Elisa Solomon is an Asia-Paciic Employment Relations Specialist with Bristol Myers Squibb, and a Research Assistant with Monash University, Australia. Elisa is a lawyer with experience researching and advising on labour laws and regulations in the Asia-Pacific, and holds a Master of Laws. Having worked in both the public and the private sector in Japan, Elisa is experienced in conducting research on Japanese laws and policies. Elisa has conducted research on laws surrounding workers’ protections in Japan, participation of women in Parliament, and the assessment of directors’ liability in Australia and Japan. She has previously worked for the International Labour Organization in Thailand on a regional project analysing countries’ compliance with the Bali Declaration.

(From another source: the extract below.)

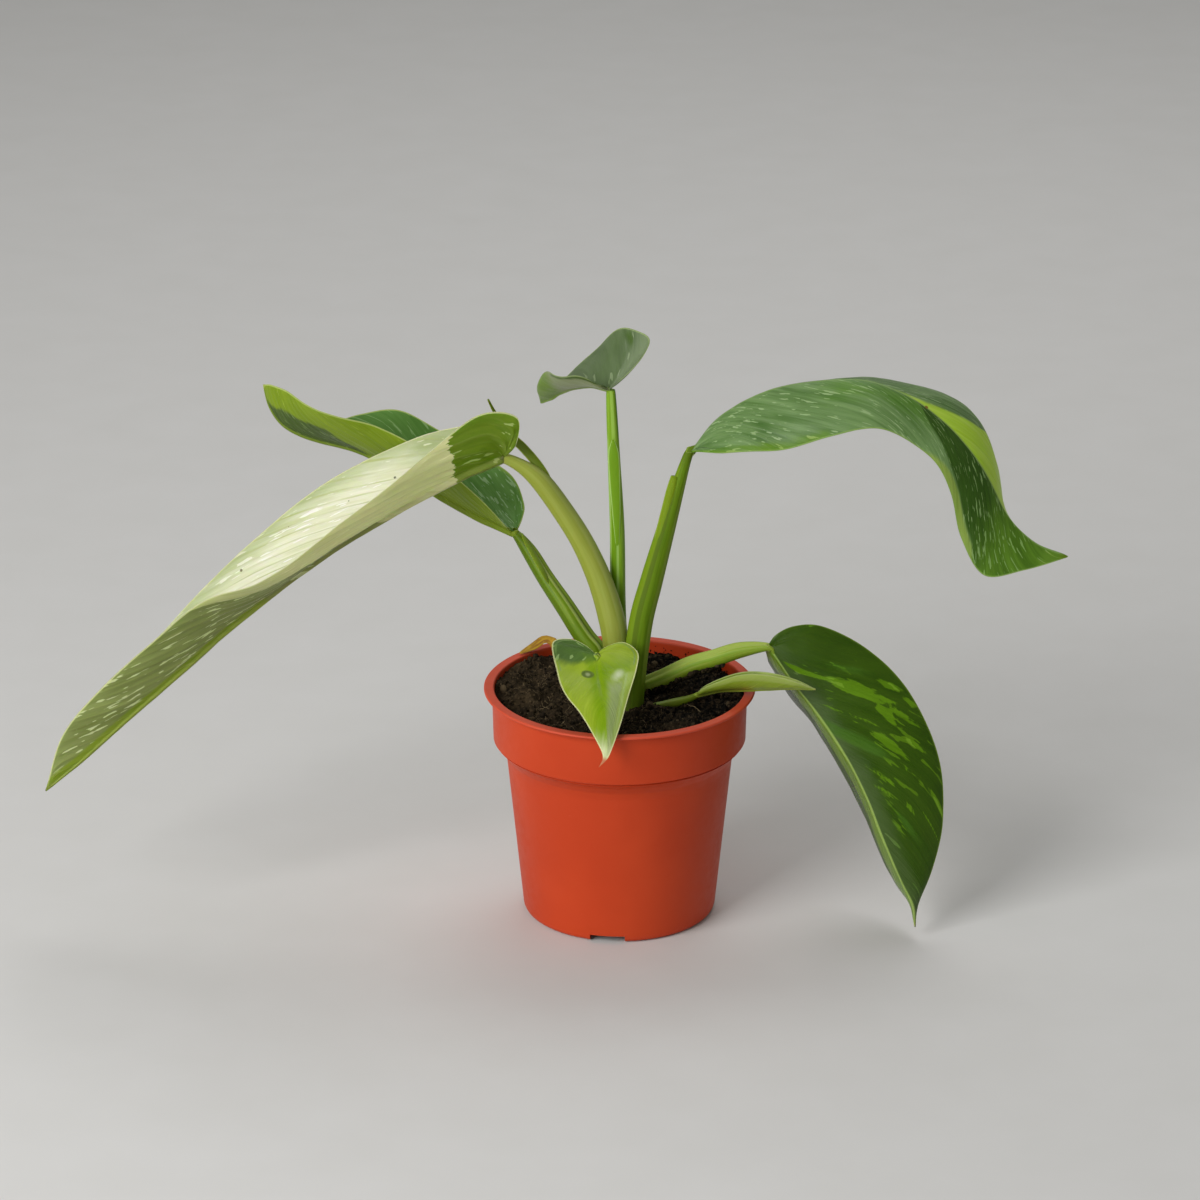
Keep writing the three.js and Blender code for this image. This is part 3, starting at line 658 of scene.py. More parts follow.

Keiji Kawai is a Professor of Sport Law in the Department of Policy Studies at Doshisha University in Kyoto, Japan. His book, The Legal Status of Professional League Players (2003), was awarded the Okinaga Prize by the Labor Research Center. He served as Visiting Researcher at the University of Massachusetts at Amherst from 2007 to 2009. Keiji was the General Secretary of the Japan Sports Law Association from 2017 to 2019 and is also on the arbitrator panel at the Japan Sports Arbitration Agency. He was an executive board member of the Nippon Basketball League from 2013 to 2015. He is currently conducting comparative studies funded by the Japan Society for the Promotion of Science on sports accidents and compensation.
Discussant: Associate Professor Trevor Ryan teaches Legal Theory, Constitutional Law and other classes at Canberra Law School, where he is Program Director of the Juris Doctor. Trevor’s main research interests are elder law, disability, and legal education, with a comparative law interest in Japan. Trevor has published on a range of topics including dementia, guardianship and private law; the right to housing; and the role of stakeholders in shaping legal education.